The content in this writing is divided into three parts. Part one introduces some fundamental concepts and principles which will lay a conceptual framework for the subject and later discussions. Part two puts the principles in action by applying them to specific examples and introducing more concepts and patterns along the way. Part three will be devoted to introducing one of the frequently occurring patterns in data-processing, and in my view one of the most important design patterns in DPP, which will be called Table-driven Design Pattern. This pattern will be investigated extensively from different angles through which various engineering and design considerations are explained.  

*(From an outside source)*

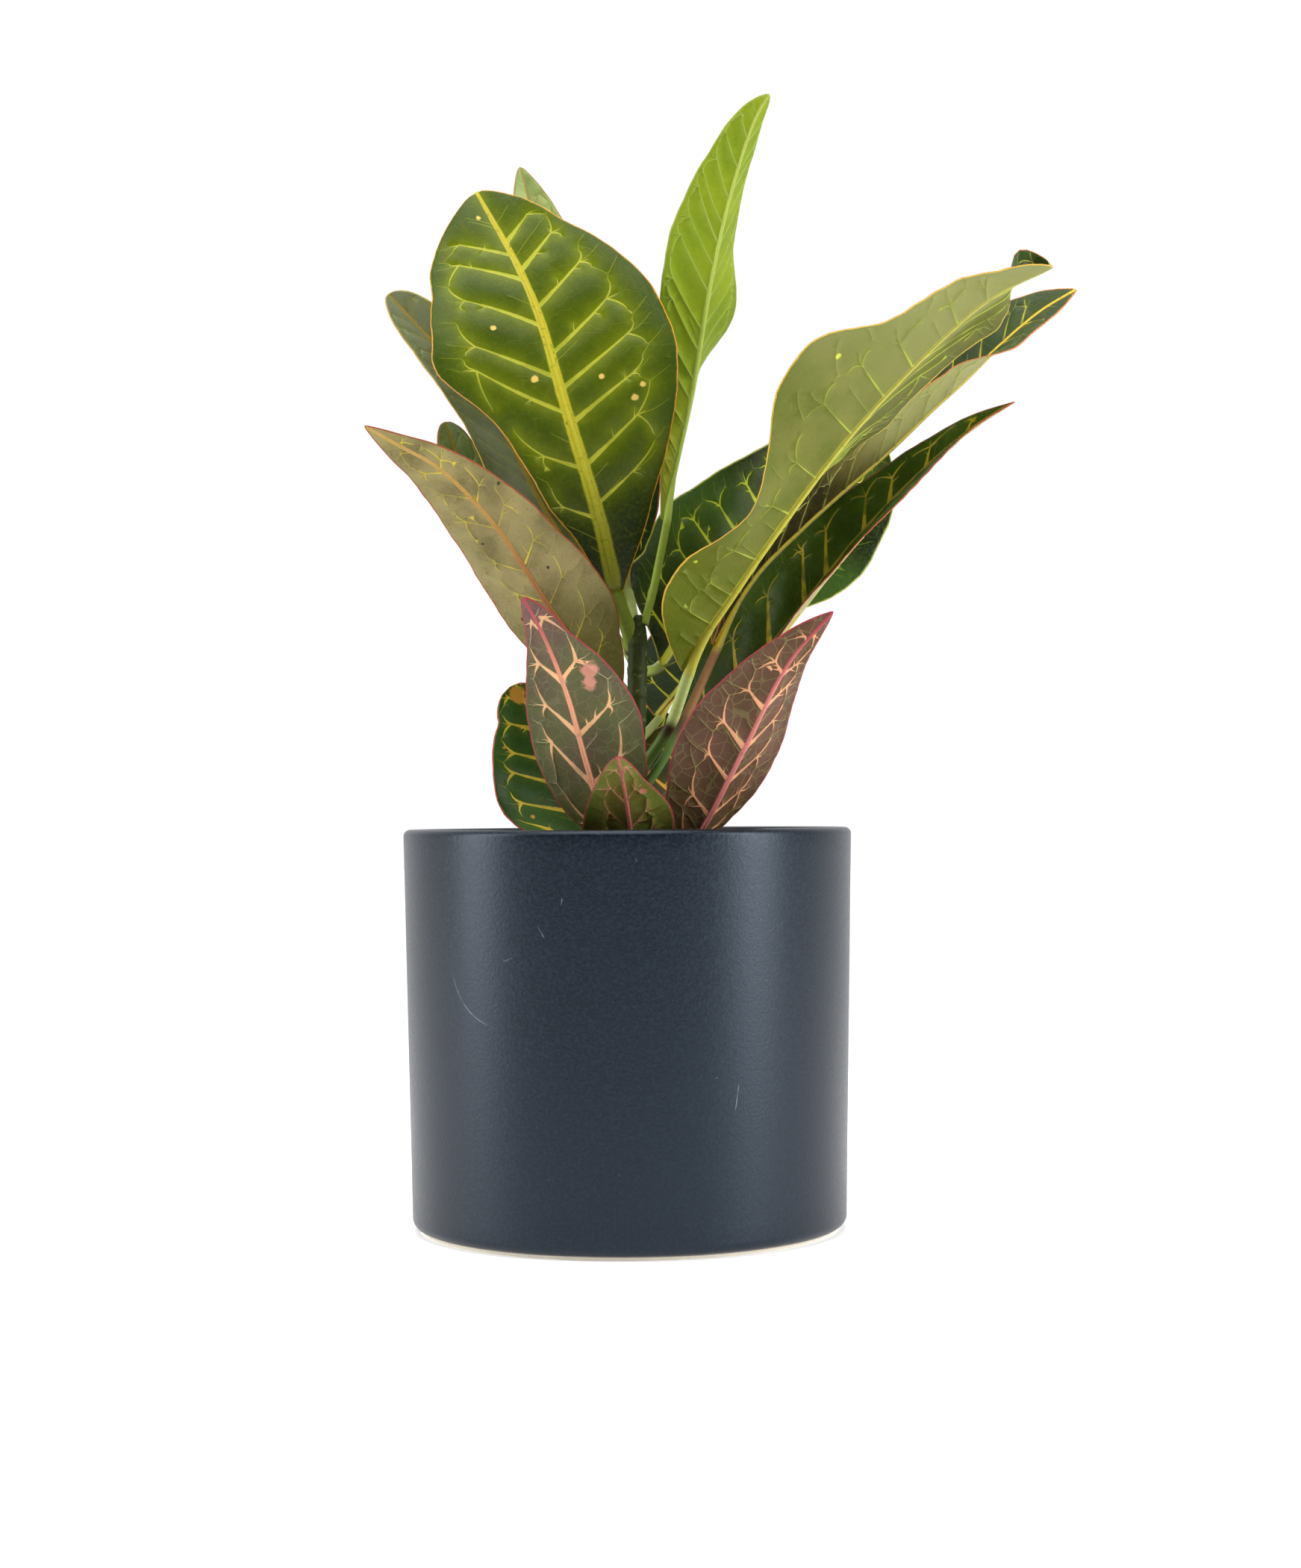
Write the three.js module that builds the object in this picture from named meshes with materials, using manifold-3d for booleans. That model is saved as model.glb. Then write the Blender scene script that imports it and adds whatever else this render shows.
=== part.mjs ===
// A potted croton: a straight matt ceramic pot, potting soil, one upright stem,
// and twenty-one leathery leaves, each a single blade with its own stalk.
// Millimetres, +Z up. The origin is the middle of the pot's base, and the plant's
// best side looks along -Y.

import * as THREE from 'three'
import { mergeVertices } from 'three/addons/utils/BufferGeometryUtils.js'
import Module from 'manifold-3d'

const wasm = await Module()
wasm.setup()

// The pot
const potHeight = 139
const potRimRadius = 78
const potBaseRadius = 75.5
const potWall = 4.6
const potFloor = 8
const lowerEdgeRadius = 3.5
const footHeight = 1.2
const footInset = 3.2
const footDraft = 0.3
const innerCornerRadius = 10
const potSides = 60

// The soil, and the clearance that neighbouring pieces keep
const soilTop = 110
const soilCrown = 3
const soilSides = 48
const clearance = 0.3

// The stem: it stands upright in its hole and leans a little above the soil
const stemPath = [
  [0, 0, 68],
  [0, 0, 112],
  [1.4, 0, 140],
  [3, 0, 168],
  [4, 0, 198],
  [4.4, 0, 214],
]
const stemRadius = 3.8
const stemTopRadius = 3.4
const stemSides = 10
const stemRings = 30
const nodeSwelling = 0.35
const nodeSpacing = 9
const nodeSharpness = 8
const budStart = 0.93
const budEnd = 1.02

// The leaves: the blade's thickness beside the midrib and at the margin, the ridge
// under the midrib, the stalk's radius, and how finely a leaf is divided
const bladeThickness = 0.8
const marginThickness = 0.62
const ribDepth = 2.8
const tipRibDepth = 0.9
const leastStalkRadius = 1
const stalkRadiusPerWidth = 0.026
const tipWidth = 0.45
const fullWaveWidth = 12
const rightWaveShift = 0.31
const acrossPoints = 5
const stalkSteps = 6
const lastStation = 0.985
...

Note: In part one, there are not many actual coding examples. Some may get impatient with this method, but it is done on purpose. Understanding the context and conceptual framework of the problem, before attempting at particular cases, of crucial importance for any learning process. 

Desired outcome

This writing addresses the above-stated problem: lack of discipline in data-processing programming. Of course, it goes without saying that one article, one book, or even books cannot cover all aspects of a subject such as this. But, within the capacity of this writing, attempt is made to 1) raise an awareness about the existence of the problem and its nature and 2) provide a fairly good grounding on fundamentals of programming and design. The goal is to move away from random coding behaviour to a more conscious and analytical programming. The material should help one become a better programmer that writes maintainable, structured and well-designed programs. 

Programming, beside being important in itself, is also an extremely powerful analytical, creative and problem-solving device:
A disciplined approach to programming goes a long way beyond the immediate coding need. In fact it is a mode of thinking about things, a mode of looking at and solving problems which in general promotes analytical and logical thinking.